(b. 1280/85, Siena, d. 1344, Avignon)

Orvieto Polyptych

c. 1321
Tempera on wood, 113 x 257
Museo dell'Opera del Duomo, Orvieto

In the case of the Orvieto Polyptych the presence of collaborators is unmistakable. Even though we cannot be entirely certain of the year in which it was painted (despite the suggestion that there is a missing letter in the inscription "MCCCXX"), the style of the work is very much under the influence of the art of Giotto and the overall mood is one of great solemnity. The frontal composition and the use of certain stylistic elements (such as a fairly rigid volumetric construction) that the Pisa Polyptych appeared to have surpassed, suggest that only the figure of the Madonna is actually by Simone.

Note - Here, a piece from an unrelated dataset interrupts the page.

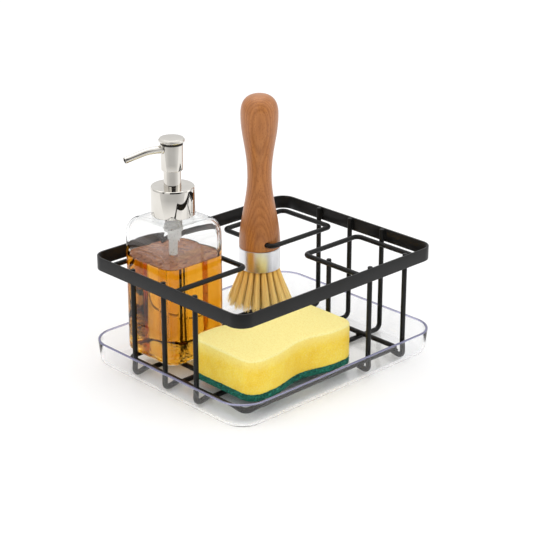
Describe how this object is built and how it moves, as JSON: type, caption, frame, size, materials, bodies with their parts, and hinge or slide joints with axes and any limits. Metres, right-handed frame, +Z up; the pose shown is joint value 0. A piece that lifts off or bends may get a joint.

Originally consisting of seven elements (and while St Peter, Mary Magdalene and St Dominic are all shown in exactly the same pose, St Paul is facing towards the right), this polyptych is now in the Cathedral Museum, although it was painted originally for the church of San Domenico. The painting was commissioned by the Bishop of Sovana, Trasmundo Monaldeschi, the former prior of the Dominican monastery, who paid a hundred gold florins for this altarpiece; he is portrayed in the panel together with Mary Magdalene.